— Collected material —
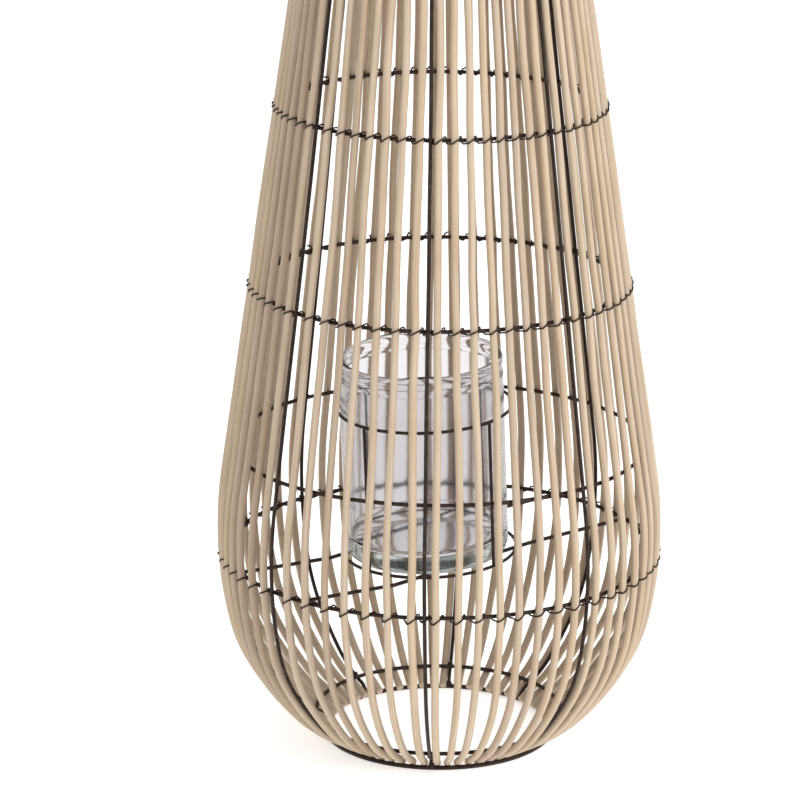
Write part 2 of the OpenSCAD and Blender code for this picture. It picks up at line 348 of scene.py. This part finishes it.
def cane_material():
    """Peeled cane: fine streaks along the rod, a tone of its own for each rod, blotches and dark specks."""
    material, tree, shader = new_material("peeled_cane")
    uv = node(tree, "ShaderNodeUVMap", uv_map="along").outputs["UV"]
    tone = node(tree, "ShaderNodeAttribute", attribute_name="tone").outputs["Fac"]
    place = node(tree, "ShaderNodeTexCoord").outputs["Object"]
    # streaks: noise on the UV, drawn out along the rod, which each rod takes from a place of its own
    seed = node(tree, "ShaderNodeCombineXYZ", {"X": tone, "Y": tone})
    far = node(tree, "ShaderNodeVectorMath", {0: seed.outputs[0]}, operation="SCALE", scale=37.0)
    offset = node(tree, "ShaderNodeVectorMath", {0: uv, 1: far.outputs[0]}, operation="ADD")
    stretch = node(tree, "ShaderNodeMapping", {"Vector": offset.outputs[0]}, scale=(14, 9, 1))
    streak = node(tree, "ShaderNodeTexNoise", {"Vector": stretch.outputs[0]},
                  noise_dimensions="2D", scale=1.0, detail=6.0, roughness=0.62)
    fine = node(tree, "ShaderNodeMapping", {"Vector": offset.outputs[0]}, scale=(46, 30, 1))
    fibre = node(tree, "ShaderNodeTexNoise", {"Vector": fine.outputs[0]},
                 noise_dimensions="2D", scale=1.0, detail=3.0)
    # blotches: slow change of tone in space, and specks where the blotches are strongest
    blotch = node(tree, "ShaderNodeTexNoise", {"Vector": place}, scale=26.0, detail=3.0)
    speck = node(tree, "ShaderNodeTexVoronoi", {"Vector": place}, feature="F1", scale=150.0)
    speck_mask = ramp(tree, speck.outputs["Distance"], (
        (0.0, (1, 1, 1)), (0.045, (1, 1, 1)), (0.085, (0, 0, 0))))
    rare = ramp(tree, blotch.outputs["Fac"], ((0.0, (0, 0, 0)), (0.60, (0, 0, 0)), (0.66, (1, 1, 1))))
    # colour
    base = ramp(tree, streak.outputs["Fac"], (
        (0.25, (0.475, 0.365, 0.255)), (0.5, (0.58, 0.465, 0.345)), (0.75, (0.65, 0.535, 0.41))))
    by_rod = ramp(tree, tone, (
        (0.0, (0.80, 0.76, 0.73)), (0.25, (0.94, 0.92, 0.93)),
        (0.6, (0.98, 0.95, 0.90)), (1.0, (1.0, 1.0, 1.0))))
    colour = mix(tree, "MULTIPLY", 1.0, base.outputs["Color"], by_rod.outputs["Color"])
    blotchy = ramp(tree, blotch.outputs["Fac"], ((0.3, (0.90, 0.86, 0.80)), (0.6, (1, 1, 1))))
    colour = mix(tree, "MULTIPLY", 0.7, colour, blotchy.outputs["Color"])
    spots = mix(tree, "MULTIPLY", 1.0, speck_mask.outputs["Color"], rare.outputs["Color"])
    colour = mix(tree, "MIX", spots, colour, (0.20, 0.12, 0.065))
    tree.links.new(colour, shader.inputs["Base Color"])
    rough = node(tree, "ShaderNodeMapRange", {"Value": fibre.outputs["Fac"]}, to_min=0.50, to_max=0.68)
    tree.links.new(rough.outputs[0], shader.inputs["Roughness"])
    broad = node(tree, "ShaderNodeBump", {"Height": streak.outputs["Fac"]}, strength=0.5, distance=0.0004)
    bump = node(tree, "ShaderNodeBump", {"Height": fibre.outputs["Fac"], "Normal": broad.outputs[0]},
                strength=0.35, distance=0.00025)
    tree.links.new(bump.outputs[0], shader.inputs["Normal"])
    shader.inputs["Specular IOR Level"].default_value = 0.35
    shader.inputs["Sheen Weight"].default_value = 0.05
    return material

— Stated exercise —
Produce an exact copy of the whole listing.

— In response —
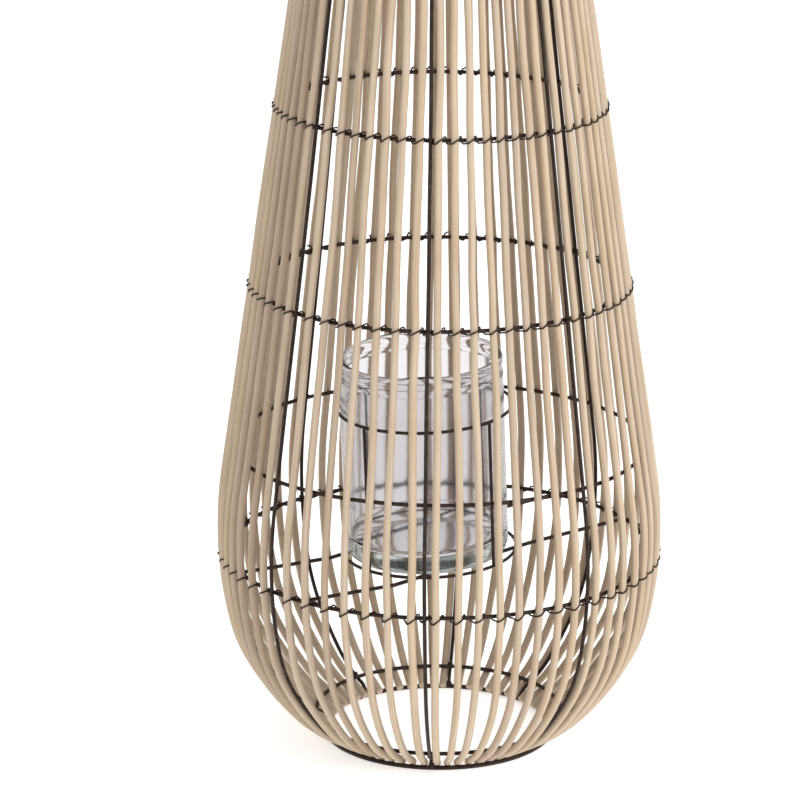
Write part 2 of the OpenSCAD and Blender code for this picture. It picks up at line 348 of scene.py. This part finishes it.
def cane_material():
    """Peeled cane: fine streaks along the rod, a tone of its own for each rod, blotches and dark specks."""
    material, tree, shader = new_material("peeled_cane")
    uv = node(tree, "ShaderNodeUVMap", uv_map="along").outputs["UV"]
    tone = node(tree, "ShaderNodeAttribute", attribute_name="tone").outputs["Fac"]
    place = node(tree, "ShaderNodeTexCoord").outputs["Object"]
    # streaks: noise on the UV, drawn out along the rod, which each rod takes from a place of its own
    seed = node(tree, "ShaderNodeCombineXYZ", {"X": tone, "Y": tone})
    far = node(tree, "ShaderNodeVectorMath", {0: seed.outputs[0]}, operation="SCALE", scale=37.0)
    offset = node(tree, "ShaderNodeVectorMath", {0: uv, 1: far.outputs[0]}, operation="ADD")
    stretch = node(tree, "ShaderNodeMapping", {"Vector": offset.outputs[0]}, scale=(14, 9, 1))
    streak = node(tree, "ShaderNodeTexNoise", {"Vector": stretch.outputs[0]},
                  noise_dimensions="2D", scale=1.0, detail=6.0, roughness=0.62)
    fine = node(tree, "ShaderNodeMapping", {"Vector": offset.outputs[0]}, scale=(46, 30, 1))
    fibre = node(tree, "ShaderNodeTexNoise", {"Vector": fine.outputs[0]},
                 noise_dimensions="2D", scale=1.0, detail=3.0)
    # blotches: slow change of tone in space, and specks where the blotches are strongest
    blotch = node(tree, "ShaderNodeTexNoise", {"Vector": place}, scale=26.0, detail=3.0)
    speck = node(tree, "ShaderNodeTexVoronoi", {"Vector": place}, feature="F1", scale=150.0)
    speck_mask = ramp(tree, speck.outputs["Distance"], (
        (0.0, (1, 1, 1)), (0.045, (1, 1, 1)), (0.085, (0, 0, 0))))
    rare = ramp(tree, blotch.outputs["Fac"], ((0.0, (0, 0, 0)), (0.60, (0, 0, 0)), (0.66, (1, 1, 1))))
    # colour
    base = ramp(tree, streak.outputs["Fac"], (
        (0.25, (0.475, 0.365, 0.255)), (0.5, (0.58, 0.465, 0.345)), (0.75, (0.65, 0.535, 0.41))))
    by_rod = ramp(tree, tone, (
        (0.0, (0.80, 0.76, 0.73)), (0.25, (0.94, 0.92, 0.93)),
        (0.6, (0.98, 0.95, 0.90)), (1.0, (1.0, 1.0, 1.0))))
    colour = mix(tree, "MULTIPLY", 1.0, base.outputs["Color"], by_rod.outputs["Color"])
    blotchy = ramp(tree, blotch.outputs["Fac"], ((0.3, (0.90, 0.86, 0.80)), (0.6, (1, 1, 1))))
    colour = mix(tree, "MULTIPLY", 0.7, colour, blotchy.outputs["Color"])
    spots = mix(tree, "MULTIPLY", 1.0, speck_mask.outputs["Color"], rare.outputs["Color"])
    colour = mix(tree, "MIX", spots, colour, (0.20, 0.12, 0.065))
    tree.links.new(colour, shader.inputs["Base Color"])
    rough = node(tree, "ShaderNodeMapRange", {"Value": fibre.outputs["Fac"]}, to_min=0.50, to_max=0.68)
    tree.links.new(rough.outputs[0], shader.inputs["Roughness"])
    broad = node(tree, "ShaderNodeBump", {"Height": streak.outputs["Fac"]}, strength=0.5, distance=0.0004)
    bump = node(tree, "ShaderNodeBump", {"Height": fibre.outputs["Fac"], "Normal": broad.outputs[0]},
                strength=0.35, distance=0.00025)
    tree.links.new(bump.outputs[0], shader.inputs["Normal"])
    shader.inputs["Specular IOR Level"].default_value = 0.35
    shader.inputs["Sheen Weight"].default_value = 0.05
    return material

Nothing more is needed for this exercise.